Plensa returned to St Helens in February 2008 with his new proposal, entitled Dream. The new design was well-received by the steering group, who give it their full backing. St Helens Council granted conditional planning permission for the structure in September of that year. In October, the contract to fabricate the installation's ninety panels of pre-cast concrete, to be conveyed in sections to the site in St Helens, was awarded to Evans Concrete of Derbyshire. Arup were appointed as lead project consultant alongside Cheetham Hill Construction as the lead contractor.

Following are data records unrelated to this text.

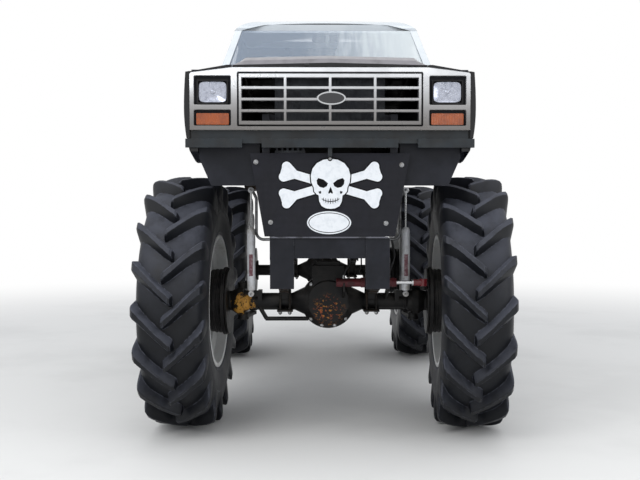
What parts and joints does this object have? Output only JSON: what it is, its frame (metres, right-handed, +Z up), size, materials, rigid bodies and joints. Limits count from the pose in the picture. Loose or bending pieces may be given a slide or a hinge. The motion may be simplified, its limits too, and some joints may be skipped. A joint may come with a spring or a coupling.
{
  "type": "monster truck",
  "caption": "Two-door pickup body raised on a double ladder frame with leaf springs, heavy axles, a steering ram and tall lugged tyres.",
  "frame": {"origin": "on the ground under the middle of the truck", "axes": "+Z up, the front faces -Y, +X to the truck's left side"},
  "size_m": [2.7052, 5.467, 3.3198],
  "materials": {
    "tyre_rubber": "worn black rubber, dusty on the lugs",
    "rim_paint": "white enamel, weathered",
    "axle_iron": "chipped black paint over cast iron",
    "ram_paint": "dark red enamel, dusty",
    "spring_steel": "black painted spring steel",
    "shock_paint": "white enamel",
    "hoop_steel": "bare bent tube",
    "chassis_paint": "satin black chassis enamel",
    "engine_iron": "oily grey iron",
    "underbody_steel": "dull dirty steel",
    "cooler_metal": "matt fins",
    "argent_plastic": "silver paint on moulded plastic",
    "bezel_chrome": "chrome plated trim",
    "lamp_glass": "pressed ribbed glass",
    "amber_lens": "ribbed amber plastic",
    "red_lens": "ribbed red plastic",
    "valance_paint": "faded blue-grey paint",
    "body_paint": "gloss black enamel",
    "liner_paint": "matt black undercoat",
    "window_glass": "tempered sheet, dusty",
    "seat_vinyl": "grey woven seat cover",
    "dash_plastic": "grained dark plastic"
  },
  "bodies": {
    "chassis": {"front_axle": "axle_iron", "rear_axle": "axle_iron", "steering_ram": "ram_paint", "leaf_springs": "spring_steel", "shock_absorbers": "shock_paint", "shock_hoops": "hoop_steel", "frame_rails": "chassis_paint", "frame_crossmembers": "chassis_paint", "frame_posts": "chassis_paint", "front_plate": "chassis_paint", "radiator_support": "chassis_paint", "body_mounts": "chassis_paint", "engine": "engine_iron", "drive_shafts": "underbody_steel", "exhaust": "underbody_steel", "fuel_tank": "underbody_steel", "radiator_and_cooler": "cooler_metal", "header_panel": "argent_plastic", "grille": "argent_plastic", "headlamp_bezels": "bezel_chrome", "headlamps": "lamp_glass", "turn_signals": "amber_lens", "tail_lamps": "red_lens", "valance": "valance_paint", "front_fenders": "body_paint", "firewall": "body_paint", "cab_sides": "body_paint", "windshield_pillars": "body_paint", "cab_back": "body_paint", "roof": "body_paint", "bed_sides": "body_paint", "cab_floor": "body_paint", "bed_floor": "body_paint", "wheel_liners": "liner_paint", "cab_glass": "window_glass", "bench_seat": "seat_vinyl", "dashboard": "dash_plastic", "steering_wheel": "dash_plastic"},
    "wheel_front_left": {"tyre_front_left": "tyre_rubber", "wheel_front_left": "rim_paint"},
    "wheel_front_right": {"tyre_front_right": "tyre_rubber", "wheel_front_right": "rim_paint"},
    "wheel_rear_left": {"tyre_rear_left": "tyre_rubber", "wheel_rear_left": "rim_paint"},
    "wheel_rear_right": {"tyre_rear_right": "tyre_rubber", "wheel_rear_right": "rim_paint"},
    "knuckle_left": {"knuckle_left": "axle_iron"},
    "door_left": {"door_left": "body_paint", "door_glass_left": "window_glass"},
    "knuckle_right": {"knuckle_right": "axle_iron"},
    "door_right": {"door_right": "body_paint", "door_glass_right": "window_glass"},
    "hood": {"hood": "body_paint"},
    "tailgate": {"tailgate": "body_paint"},
    "tie_rod": {"tie_rod": "axle_iron"},
    "ram_rod": {"ram_rod": "ram_paint"}
  },
  "joints": [
    {"name": "steering_left", "type": "hinge", "parent": "chassis", "child": "knuckle_left", "pos_m": [0.65, -1.7765, 0.947], "axis": [0, 0, 1], "range_deg": [-22, 28]},
    {"name": "steering_right", "type": "hinge", "parent": "chassis", "child": "knuckle_right", "pos_m": [-0.65, -1.7765, 0.947], "axis": [0, 0, 1], "range_deg": [-22, 28]},
    {"name": "wheel_spin_front_left", "type": "hinge", "parent": "knuckle_left", "child": "wheel_front_left", "pos_m": [1.05844, -1.79791, 0.947], "axis": [0.9986, -0.0523, 0], "continuous": true},
    {"name": "wheel_spin_front_right", "type": "hinge", "parent": "knuckle_right", "child": "wheel_front_right", "pos_m": [-1.05844, -1.75509, 0.947], "axis": [0.9986, -0.0523, 0], "continuous": true},
    {"name": "wheel_spin_rear_left", "type": "hinge", "parent": "chassis", "child": "wheel_rear_left", "pos_m": [1.059, 1.6015, 0.947], "axis": [1, 0, 0], "continuous": true},
    {"name": "wheel_spin_rear_right", "type": "hinge", "parent": "chassis", "child": "wheel_rear_right", "pos_m": [-1.059, 1.6015, 0.947], "axis": [1, 0, 0], "continuous": true},
    {"name": "tie_rod_slide", "type": "slide", "parent": "chassis", "child": "tie_rod", "axis": [-1, 0, 0], "range_m": [-0.1, 0.125]},
    {"name": "ram_slide", "type": "slide", "parent": "chassis", "child": "ram_rod", "axis": [1, 0, 0], "range_m": [-0.11, 0.14]},
    {"name": "hood_hinge", "type": "hinge", "parent": "chassis", "child": "hood", "pos_m": [0, -1.2585, 2.8], "axis": [-1, 0, 0], "range_deg": [0, 55]},
    {"name": "door_hinge_left", "type": "hinge", "parent": "chassis", "child": "door_left", "pos_m": [0.992, -1.1305, 2.3], "axis": [0, 0, -1], "range_deg": [0, 68]},
    {"name": "door_hinge_right", "type": "hinge", "parent": "chassis", "child": "door_right", "pos_m": [-0.992, -1.1305, 2.3], "axis": [0, 0, 1], "range_deg": [0, 68]},
    {"name": "tailgate_hinge", "type": "hinge", "parent": "chassis", "child": "tailgate", "pos_m": [0, 2.7015, 2.112], "axis": [-1, 0, 0], "range_deg": [0, 90]}
  ],
  "couplings": [
    {"joint": "steering_right", "follows": "steering_left", "ratio": 1},
    {"joint": "ram_slide", "follows": "steering_left", "m_per_rad": 0.2615},
    {"joint": "tie_rod_slide", "follows": "steering_left", "m_per_rad": 0.2325}
  ]
}
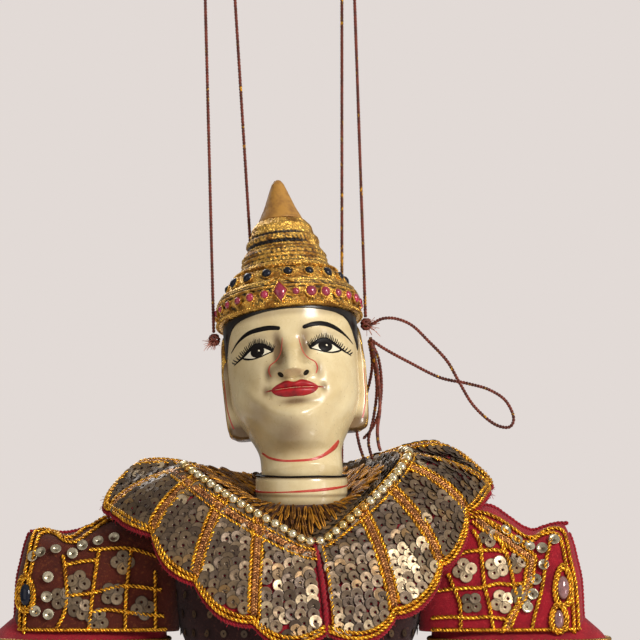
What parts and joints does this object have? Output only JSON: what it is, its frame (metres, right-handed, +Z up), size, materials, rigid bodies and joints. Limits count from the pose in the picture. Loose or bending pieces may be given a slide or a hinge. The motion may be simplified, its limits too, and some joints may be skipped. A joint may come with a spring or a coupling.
{
  "type": "string marionette",
  "caption": "Hanging string puppet: carved head with a tiered gilt crown, sequinned collar and winged sleeves on a jointed wooden body, with a control bar.",
  "frame": {"origin": "centre of the flat top face of the control handle, from which the whole puppet hangs", "axes": "+Z up, the face looks towards -Y, +X to the right of someone who looks at the face"},
  "size_m": [0.2654, 0.1254, 0.626],
  "materials": {
    "face_paint": "glossy lacquer paint on carved wood",
    "hair_paint": "black lacquer",
    "gilt": "gold leaf over carved lacquer, set with small glass stones",
    "ochre": "worn gold paint",
    "sequin_cloth": "stiff cloth covered with sequins",
    "gold_thread": "looped gold thread",
    "red_cloth": "maroon cotton with gold cord",
    "dark_cloth": "dark cotton",
    "string": "twisted thread",
    "brass": "plain brass ring",
    "wood": "oiled wood"
  },
  "bodies": {
    "control": {"control_bar": "wood", "control_handle": "wood", "tie_head_left": "string", "tie_back_left": "string", "tie_back_right": "string", "tie_head_right": "string"},
    "trunk": {"neck_socket": "face_paint", "chest_block": "wood", "shoulder_peg_left": "wood", "shoulder_peg_right": "wood", "pelvis_block": "wood", "jacket_body": "dark_cloth", "belt": "gilt", "sash_knot": "red_cloth", "tail_panel": "red_cloth", "hip_wing_left": "sequin_cloth", "hip_wing_right": "sequin_cloth", "neck_yoke": "gold_thread", "collar": "sequin_cloth", "string_head_left": "string", "string_head_right": "string", "string_back_left": "string", "string_back_right": "string", "back_eye_left": "brass", "back_eye_right": "brass"},
    "head_unit": {"head": "face_paint", "hair_cap": "hair_paint", "ear_left": "face_paint", "ear_right": "face_paint", "crown_band": "gilt", "crown_tiers": "gilt", "crown_spire": "ochre", "temple_knot_left": "string", "temple_knot_right": "string", "loose_loop": "string", "strand_long": "string", "strand_short": "string"},
    "arm_left": {"upper_arm_left": "wood", "shoulder_wing_left": "sequin_cloth", "sleeve_left": "red_cloth"},
    "lower_arm_left": {"forearm_left": "wood", "cuff_left": "gilt", "hand_left": "face_paint"},
    "leg_left": {"thigh_left": "wood", "trouser_upper_left": "red_cloth"},
    "lower_leg_left": {"shin_left": "wood", "trouser_lower_left": "red_cloth", "foot_left": "face_paint"},
    "arm_right": {"upper_arm_right": "wood", "shoulder_wing_right": "sequin_cloth", "sleeve_right": "red_cloth"},
    "lower_arm_right": {"forearm_right": "wood", "cuff_right": "gilt", "hand_right": "face_paint"},
    "leg_right": {"thigh_right": "wood", "trouser_upper_right": "red_cloth"},
    "lower_leg_right": {"shin_right": "wood", "trouser_lower_right": "red_cloth", "foot_right": "face_paint"}
  },
  "joints": [
    {"name": "sway", "type": "hinge", "parent": "control", "child": "trunk", "pos_m": [0, 0, -0.076], "axis": [1, 0, 0], "range_deg": [-20, 20]},
    {"name": "head_nod", "type": "hinge", "parent": "trunk", "child": "head_unit", "pos_m": [0.0096, -0.014, -0.285], "axis": [1, 0, 0], "range_deg": [-2, 28]},
    {"name": "shoulder_left", "type": "hinge", "parent": "trunk", "child": "arm_left", "pos_m": [-0.0604, -0.014, -0.33], "axis": [1, 0, 0], "range_deg": [-70, 25], "deforming": ["shoulder_wing_left", "sleeve_left"]},
    {"name": "elbow_left", "type": "hinge", "parent": "arm_left", "child": "lower_arm_left", "pos_m": [-0.0604, -0.014, -0.41], "axis": [1, 0, 0], "range_deg": [-95, 5]},
    {"name": "hip_left", "type": "hinge", "parent": "trunk", "child": "leg_left", "pos_m": [-0.0104, -0.014, -0.448], "axis": [1, 0, 0], "range_deg": [-60, 5]},
    {"name": "knee_left", "type": "hinge", "parent": "leg_left", "child": "lower_leg_left", "pos_m": [-0.0104, -0.014, -0.534], "axis": [1, 0, 0], "range_deg": [0, 70]},
    {"name": "shoulder_right", "type": "hinge", "parent": "trunk", "child": "arm_right", "pos_m": [0.0776, -0.014, -0.33], "axis": [1, 0, 0], "range_deg": [-70, 25], "deforming": ["shoulder_wing_right", "sleeve_right"]},
    {"name": "elbow_right", "type": "hinge", "parent": "arm_right", "child": "lower_arm_right", "pos_m": [0.0776, -0.014, -0.41], "axis": [1, 0, 0], "range_deg": [-95, 5]},
    {"name": "hip_right", "type": "hinge", "parent": "trunk", "child": "leg_right", "pos_m": [0.0276, -0.014, -0.448], "axis": [1, 0, 0], "range_deg": [-60, 5]},
    {"name": "knee_right", "type": "hinge", "parent": "leg_right", "child": "lower_leg_right", "pos_m": [0.0276, -0.014, -0.534], "axis": [1, 0, 0], "range_deg": [0, 70]}
  ]
}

The topping-off ceremony took place in April 2009 as the final section of Dream was winched into place. The official opening ceremony was then held in May with over two thousand people in attendance, featuring a traditional Whit walk, brass bands, choirs, and Jaume Plensa as the guest of honour.

An article by Janet Street-Porter, highly critical about public art, was published in The Independent in April 2009. The columnist claimed that Dream would be one of the "follies of our age".

In July 2011, lights were installed at the base of the sculpture, intended to illuminate the elongated alabaster face, but these were vandalised within days. At the time, Helen Carter of the Guardian wrote: "There was a real sense of pride when it opened, particularly among the former miners. Whenever I've visited, it has always been busy with dog walkers and people who are there specifically to visit. I, too, hope they persevere with Dream."

St Helens Council stated that 24,000 people visited the site of Dream between February and May in 2011.

In August 2011, Melvyn Bragg visited Dream to interview Gary Conley for his three-part BBC Two series Class and Culture. Bragg describes Dream as "A cultural monument for a class".

In 2012, BBC's The One Show interviewed Gary Conley about Dream for a report on public art. Gary revealed that over 64,000 people had visited the Sutton Manor site in the past year alone.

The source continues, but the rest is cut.